** BEGIN THE INPUT **

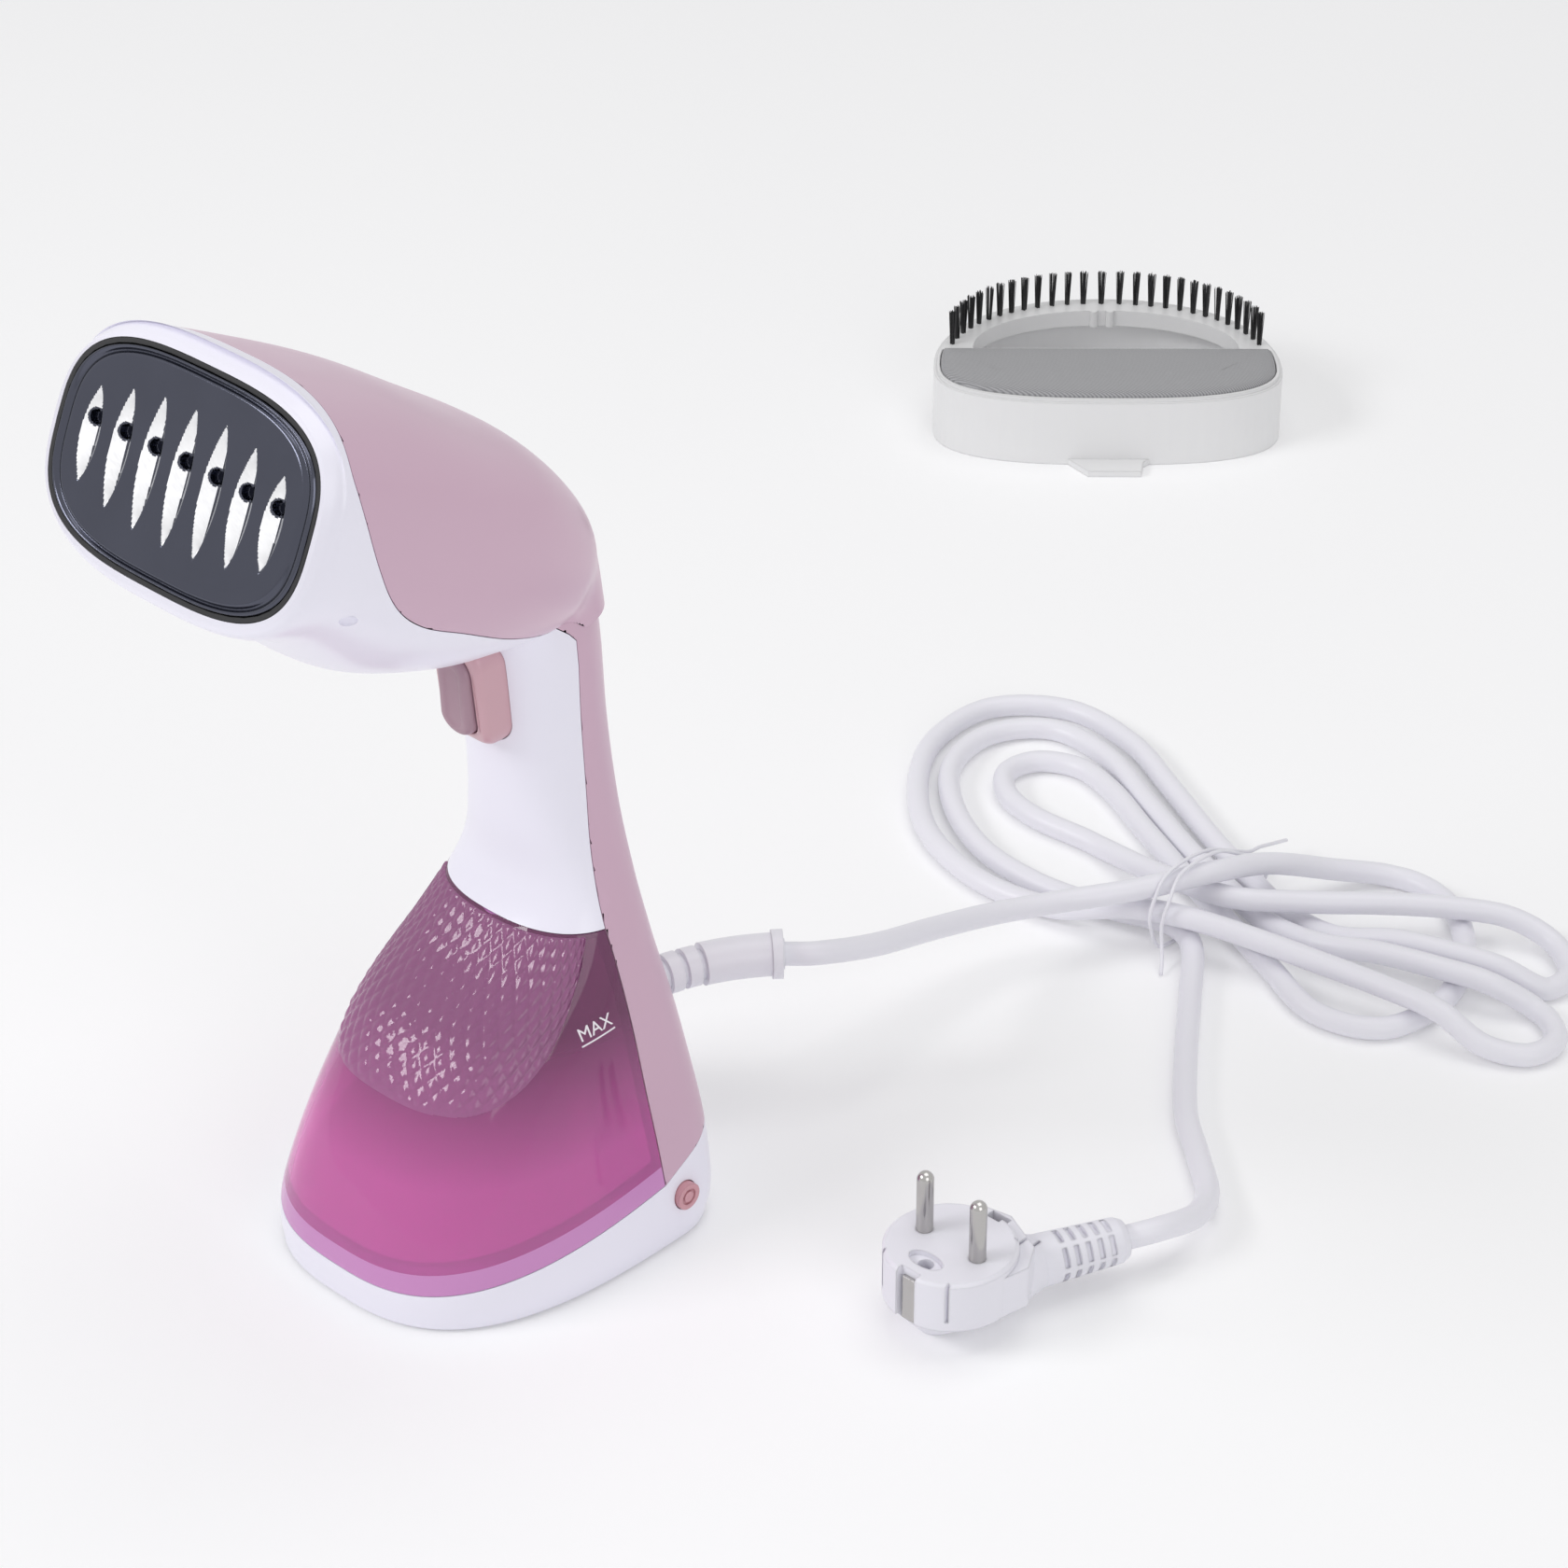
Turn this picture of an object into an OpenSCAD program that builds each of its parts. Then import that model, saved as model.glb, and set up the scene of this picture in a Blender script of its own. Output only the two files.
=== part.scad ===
// Handheld garment steamer: pedestal base, slide-out water tank, hollow handle, steam head,
// mains lead with plug, and a clip-on brush lying beside it.
// The origin lies on the floor below the handle. +Z is up, +X is the width and the steam face
// looks towards -Y. All sizes are in millimetres and angles in degrees.

/* [Base] */
// Greatest width of the base
base_w = 104; // [98:1:110]
// Reach of the base in front of the origin
base_front = 75; // [70:1:80]
// Reach of the base behind the origin
base_back = 33; // [31:1:36]
// Height of the base's edge at the front
base_front_h = 11; // [9:0.5:13]
// Height of the deck at the tank's rear wall
deck_h = 21.5; // [19:0.5:24]
// Height of the base's edge at the back
base_back_h = 35; // [32:1:38]
// Height of the rubber feet below the base
foot_h = 1; // [0.6:0.2:1.6]
// Diameter of a rubber foot
foot_d = 11; // [8:1:14]

/* [Tank] */
// Height of the seam between the tank and the handle
tank_top = 97; // [92:1:102]
// Thickness of the tank's wall
tank_wall = 2.2; // [1.8:0.1:2.6]
// Height of the pale band under the tank
band_h = 5.8; // [4.6:0.2:7]
// Diameter of the filler opening
filler_d = 13; // [11:0.5:14]
// Diameter of the outlet valve's spigot
valve_d = 10; // [8:0.5:11]

/* [Handle] */
// Width of the grip
handle_w = 37; // [35:0.5:40]
// Reach of the grip in front of the origin
handle_front = 12; // [11:0.5:14]
// Reach of the grip behind the origin
handle_back = 24; // [23:0.5:26]
// Length of the grip from the tank seam to the head
handle_h = 83; // [78:1:90]

/* [Head] */
// Greatest width of the head
head_w = 100; // [97:1:106]
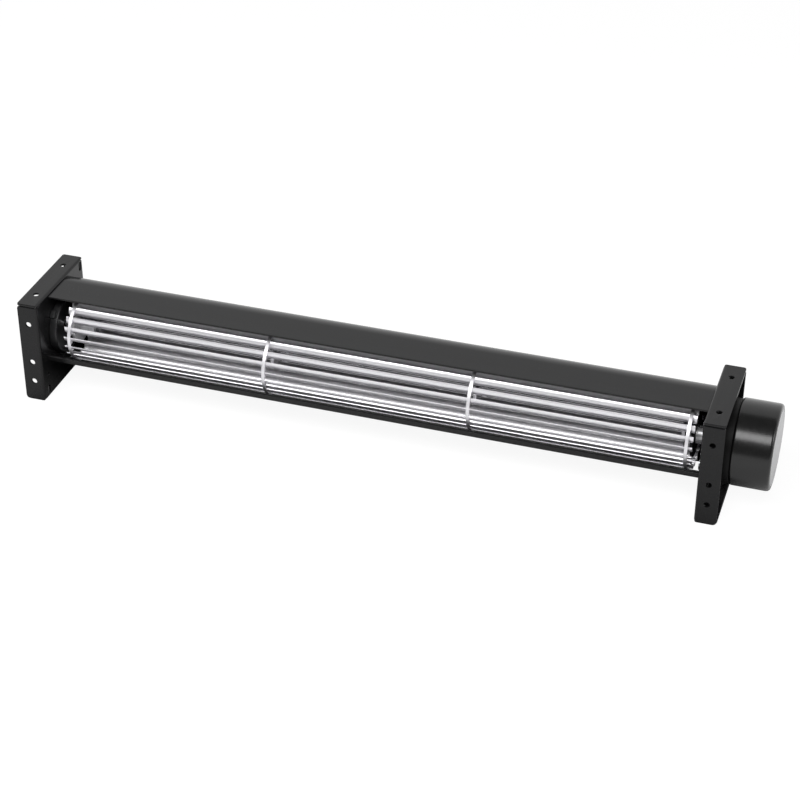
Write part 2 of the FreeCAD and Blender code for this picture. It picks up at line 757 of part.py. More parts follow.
def parts():
    """Every piece by its name."""
    made = {
        "end_plate_left": end_plate(left_face, -1, carrier_boss_radius + carrier_hole_clearance,
                                    small_screw_radius + screw_hole_clearance,
                                    carrier_screw_circle_radius),
        "end_plate_right": end_plate(right_face, 1, base_boss_radius + carrier_hole_clearance,
                                     motor_screw_radius + screw_hole_clearance,
                                     motor_screw_circle_radius),
        "scroll_sheet": sheet(scroll_section, 0),
        "stabiliser_sheet": sheet(stabiliser_section, 1),
        "end_disc_left": disc(first_disc_x, left_hub_radius),
        "end_disc_right": disc(last_disc_x, coupling_waist_radius),
    }
    for number in range(1, disc_count - 1):
        made[f"middle_disc_{number}"] = disc(first_disc_x + disc_pitch * number,
                                             middle_disc_bore_radius)
    for number, blade in enumerate(blades(), 1):
        made[f"blade_{number:02d}"] = blade

    rubber_end = left_face + carrier_flange_thickness - carrier_lip_thickness
    felt_end = carrier_boss_end + felt_thickness
    made["bearing_carrier"] = bearing_carrier()
    made["bearing_rubber"] = ring(felt_end, rubber_end, rubber_radius, sleeve_radius)
    made["sleeve_bearing"] = ring(felt_end, rubber_end, sleeve_radius,
                                  pin_radius + running_clearance)
    made["oil_felt"] = ring(carrier_boss_end, felt_end, rubber_radius, felt_bore_radius)
    made["bearing_cap"] = bearing_cap()
    made["carrier_screws"] = Part.makeCompound([
        pan_head_screw(around(0, carrier_screw_circle_radius, degrees),
                       left_face - plate_thickness, -1, small_screw_radius,
                       plate_thickness + carrier_flange_thickness * 0.8, small_head_radius,
                       small_head_height) for degrees in THREE_PLACES])
    made["left_hub"] = left_hub()
    hub_end = first_disc_x - disc_thickness / 2 - left_hub_flange_thickness + left_hub_length
    made["journal_pin"] = rod(left_face + pin_start, hub_end, pin_radius)

    made["drive_hub"] = drive_hub()
    made["hub_coupling"] = hub_coupling()
    made["set_screw"] = set_screw()
    made["motor_base"] = motor_base()
    made["motor_cap"] = motor_cap()
    made["motor_plate"] = rod(right_face + motor_reach - label_thickness,
                              right_face + motor_reach, label_radius)
    made["motor_bushes"] = Part.makeCompound([
        ring(start, end, bush_radius, pin_radius + running_clearance) for start, end in (
            (right_face - base_boss_projection, front_bush_end), (rear_bush_start, cap_floor))])
    made["stator_core"] = stator_core()
    made["insulators"] = Part.makeCompound([
        insulator(core_front - insulator_thickness), insulator(core_back)])
    for number, coil in enumerate(coils(), 1):
        made[f"coil_{number}"] = coil
    made["circuit_board"] = circuit_board()
    made["hall_sensor"] = hall_sensor()
    made["lead_grommet"] = lead_grommet()
    made["motor_screws"] = Part.makeCompound([
        pan_head_screw(around(0, motor_screw_circle_radius, degrees), right_face, -1,
                       motor_screw_radius, post_end - right_face, motor_head_radius,
                       motor_head_height) for degrees in THREE_PLACES])
    made["motor_shaft"] = motor_shaft()
    made["rotor_sleeve"] = rotor_sleeve()
    made["magnet_ring"] = ring(core_front - magnet_overhang, core_back + magnet_overhang,
                               magnet_radius, magnet_bore_radius)
    made["thrust_washers"] = Part.makeCompound([
        thrust_washer(front_bush_end + washer_play),
        thrust_washer(rear_bush_start - washer_play - washer_thickness)])
    made["retaining_clip"] = retaining_clip()
    return made


os.makedirs("parts", exist_ok=True)
for name, shape in parts().items():
    shape.exportStep(f"parts/{name}.step")
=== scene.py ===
import math

import bmesh
import bpy
import numpy as np
from mathutils import Matrix, Vector


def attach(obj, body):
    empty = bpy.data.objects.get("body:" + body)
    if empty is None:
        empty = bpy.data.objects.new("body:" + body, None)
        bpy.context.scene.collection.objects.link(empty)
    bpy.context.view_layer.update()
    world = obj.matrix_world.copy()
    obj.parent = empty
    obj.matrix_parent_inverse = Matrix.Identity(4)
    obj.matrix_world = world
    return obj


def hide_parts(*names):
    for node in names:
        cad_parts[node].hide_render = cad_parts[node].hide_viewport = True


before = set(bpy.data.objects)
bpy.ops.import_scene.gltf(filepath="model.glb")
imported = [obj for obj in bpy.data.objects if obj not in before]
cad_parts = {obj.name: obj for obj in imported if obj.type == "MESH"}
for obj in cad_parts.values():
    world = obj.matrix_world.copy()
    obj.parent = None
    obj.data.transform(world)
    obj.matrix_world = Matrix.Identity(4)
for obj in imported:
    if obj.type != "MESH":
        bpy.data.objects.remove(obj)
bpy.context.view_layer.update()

# The fan lies along X with its motor at +X and its open front at -Y, and stands on z = 0.
# Shapes are worked out in millimetres and become metres when their mesh is written. Depths
# run back from the fan's front and heights up from the floor, and the impeller's axis lies a
# little in front of the middle.

# End plates: two pans of 1 mm steel. Each is blanked flat with all its holes and folded outward
# on its four sides, so that a flange ends just under the next one at every corner, and it is
# powder-coated satin black.
left_face, right_face = -153.75, 135.30
axis_back, axis_height = -1.1, 28.0
plate_height, plate_depth, plate_thickness = 48.2, 46.2, 1.0
flange_reach, plate_bend, seam, corner_relief = 9.3, 1.1, 0.35, 0.25
mount_radius, mount_reach, mount_heights, mount_depths = 1.22, 4.65, (9.5, 19.2, 38.2), (9.6, 36.8)
sheet_thickness, slope_dip, lip_front = 0.8, math.radians(30.209), 4.2
tab_slot, tab_heights, slope_slot, slope_slot_depth = (5.2, 1.0), (10.0, 24.0), (7.1, 1.0), 25.0
screw_turns = np.radians([90, 210, 330])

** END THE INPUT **

• REQUIRED WORK: Exactly as written, return the lines from the line containing "return made" through the line containing "bpy.data.objects.remove(obj)", both included.

• WRITTEN SOLUTION:
    return made


os.makedirs("parts", exist_ok=True)
for name, shape in parts().items():
    shape.exportStep(f"parts/{name}.step")
=== scene.py ===
import math

import bmesh
import bpy
import numpy as np
from mathutils import Matrix, Vector


def attach(obj, body):
    empty = bpy.data.objects.get("body:" + body)
    if empty is None:
        empty = bpy.data.objects.new("body:" + body, None)
        bpy.context.scene.collection.objects.link(empty)
    bpy.context.view_layer.update()
    world = obj.matrix_world.copy()
    obj.parent = empty
    obj.matrix_parent_inverse = Matrix.Identity(4)
    obj.matrix_world = world
    return obj


def hide_parts(*names):
    for node in names:
        cad_parts[node].hide_render = cad_parts[node].hide_viewport = True


before = set(bpy.data.objects)
bpy.ops.import_scene.gltf(filepath="model.glb")
imported = [obj for obj in bpy.data.objects if obj not in before]
cad_parts = {obj.name: obj for obj in imported if obj.type == "MESH"}
for obj in cad_parts.values():
    world = obj.matrix_world.copy()
    obj.parent = None
    obj.data.transform(world)
    obj.matrix_world = Matrix.Identity(4)
for obj in imported:
    if obj.type != "MESH":
        bpy.data.objects.remove(obj)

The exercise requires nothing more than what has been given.